To paraphrase John F. Kennedy, responsibi­lity for those deaths is the orphan no one wants to claim – not the center, not Florida Power & Light, not the governor’s office. The truth will come out. On Monday, however, the Democratic Senatorial Campaign Committee issued a release headlined “Rick Scott Failed FL’s Seniors.” Scott is expected to challenge U.S. Sen. Bill Nelson next year.

Post-Irma, politics is hardly the most important topic. We need to help the victims and return the hardest-hit areas to normalcy as quickly as possible. Yet everyone knows that the politics is there, if not always acknowledg­ed. Everyone remembers George W. Bush’s slow response to Hurricane Katrina. Bush, however, didn’t face another election. Scott does.

The governor has advantages over Nelson. As chief executive, he is the face of Florida’s response. Before Irma made landfall, television stations pre-empted national newscasts to cover Scott’s briefings.

Meanwhile, Nelson only could issue news releases and make his own appearance­s. He called on the Federal Trade Commission to crack down on price gouging. He demanded more money for FEMA. He visited emergency operations centers in Miami-Dade and Indian River counties. And this week Nelson warned airlines about gouging people trying to flee Hurricane Maria.

Scott, though, draws the media pack. Scott gets face time with his fellow Republican, Donald Trump, when the president visits. Trump understand­s the politics. Speaking in Fort Myers, the president urged Scott to run for the Senate. When Nelson toured the southwest coast, no reporters went along.

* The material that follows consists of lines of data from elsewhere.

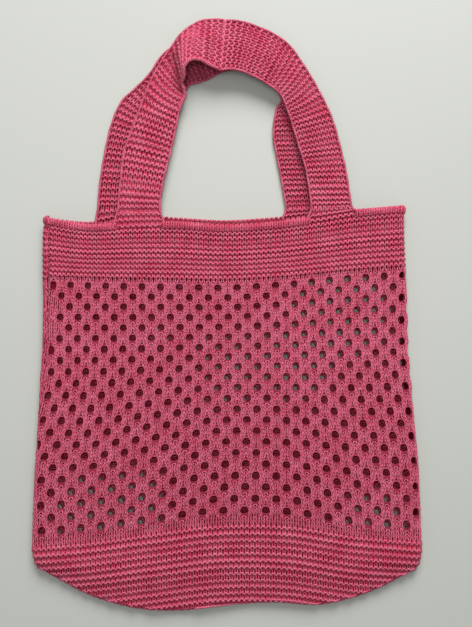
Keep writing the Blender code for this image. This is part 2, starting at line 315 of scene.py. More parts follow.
def makeGuide(name, stitches, courses, points, inside, up, relief=1.0):
    # A surface for yarn to lie on: UV counts stitches and courses, inside is cut at zero
    mesh = meshFromGrid(name, points)
    u, v = ((line - line[0]) / (line[-1] - line[0]) for line in (stitches, courses))
    uv = np.stack(np.meshgrid(u, v), -1).reshape(-1, 2)
    loops = np.zeros(len(mesh.loops), np.int32)
    mesh.loops.foreach_get("vertex_index", loops)
    layer = mesh.uv_layers.new(name="knitting")
    layer.data.foreach_set("uv", uv[loops].astype(np.float32).ravel())
    normal = np.cross(np.gradient(points, axis=1), np.gradient(points, axis=0))
    normal /= np.maximum(np.linalg.norm(normal, axis=-1, keepdims=True), 1e-9)
    if (np.median(normal[..., 2]) > 0) != up:
        normal = -normal
    outward = normal * np.broadcast_to(relief, points.shape[:2])[..., None]
    for key, kind, field, values in (("outward", "FLOAT_VECTOR", "vector", outward),
                                     ("inside", "FLOAT", "value", inside)):
        attribute = mesh.attributes.new(key, kind, "POINT")
        attribute.data.foreach_set(field, values.astype(np.float32).ravel())
    guide = newObject(name, mesh)
    guide["span"] = [float(line[end]) for line in (stitches, courses) for end in (0, -1)]
    return guide


def startTree(name, inputs):
    # A Geometry Nodes tree with its named inputs
    tree = bpy.data.node_groups.new(name, "GeometryNodeTree")
    tree.interface.new_socket("Geometry", in_out="INPUT", socket_type="NodeSocketGeometry")
    kinds = {int: "NodeSocketInt", float: "NodeSocketFloat", type(None): "NodeSocketMaterial"}
    for key, value in inputs.items():
        socket = tree.interface.new_socket(key, in_out="INPUT", socket_type=kinds[type(value)])
        if value is not None:
            socket.default_value = value
    tree.interface.new_socket("Geometry", in_out="OUTPUT", socket_type="NodeSocketGeometry")
    g = Graph(tree)
    g.node("NodeGroupInput")
    return tree, g, {key: g.out(key) for key in inputs}, g.out("Geometry")


knitInputs = {
    "First Stitch": 0, "Stitches": 10, "Courses": 10, "Points per Stitch": 8, "Sides": 3,
    "Stitch Width": stitchWidth, "Course Height": 2.4, "Loop Height": 2.1, "Sway": 0.4,
    "Depth": 0.9, "Ridge": 0.4, "Garter": 1.0, "Yarn Radius": 0.85, "Unevenness": 0.2, "Crowding": 0.18,
    "Loop Shift": 0.0, "Fine Near": 0.0, "Near Calm": 0.0, "Plain Calm": 0.0,
    "Eyelet Half Width": 0.0, "Eyelet Half Height": 0.0, "Eyelet Margin": 5.8, "Eyelet Calm": 0.0,
    "First Eyelet Course": 0.0, "Eyelet Rows": 22,
    "Stitch Low": 0.0, "Stitch High": 1.0, "Course Low": 0.0, "Course High": 1.0, "Seed": 1, "Yarn": None,
}
eyeletRepeat = (4.0, 6.0)   # stitches and courses between eyelets
knitNoise = ((0.37, 0.0, 0.9, 0.0), (0.41, 7.3, 0.8, 20.0))   # per stitch, start, per course, seed
# The last four values set the painted shade of the loops: raised loops get the lighter colour, sunken ones
# the darker, flatter loops lighter still
knitShape = {
    "noiseAcross": 0.25, "noiseDown": 0.35, "endStitches": 0.5, "calmPower": 3.0,
    "proudPaintedLight": 0.56, "proudSpan": 0.5, "garterSpan": 0.14, "calmPaintedLight": 0.2,
}


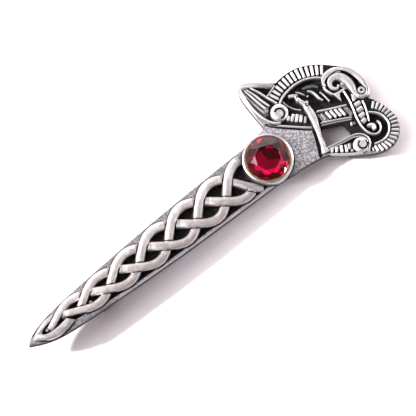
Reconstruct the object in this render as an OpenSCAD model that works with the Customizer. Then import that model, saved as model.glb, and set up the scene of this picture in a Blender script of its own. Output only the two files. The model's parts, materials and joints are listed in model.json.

The risk for Scott is that he owns the recovery. His party controls the White House, Congress and the Legislatur­e. When Scott tells Monroe County residents that he wants the Keys up and running for tourist season, those residents will hold him to it.

Then there are those eight dead people in Hollywood.

As a Sun Sentinel op-ed article this week pointed out, for all of Scott’s outrage this is the same governor who in 2011 — barely a month after taking office — fired the director of Florida’s Long-Term Care Ombudsman Program. Industry groups had complained that Brian Lee’s inspection­s were too tough. Among other things, Lee had demanded proof that nursing homes had enough food and water after hurricanes.

In addition, Scott replaced Lee with someone recommende­d by an assisted living facility trade group. The man then limited the power of the program’s volunteers to inspect nursing homes. The volunteers only could ask residents, some of whom suffered from dementia, in general about conditions.

“You can’t expect them to tell you what’s going on,” then-state Sen. Eleanor Sobel told The Miami Herald. “You need volunteers who can look around, see if the sheets are clean, if there is food in the refrigerat­or and if there are insects in the bed.” Many of the program’s best volunteers quit or were fired.

The Rick Scott who fired Brian Lee sounds more like the one who ran against “job-killing regulation­s.” Requiring generators at nursing homes might have saved those eight people, but the industry got that regulation killed after Hurricane Wilma.

Now Scott has ordered such facilities to have generators, but the rule is temporary. The Legislatur­e would have to act. Scott no doubt will push for a permanent rule. Nelson no doubt will talk about Scott’s full record and those phone calls from the nursing home. The politics of Hurricane Irma have begun.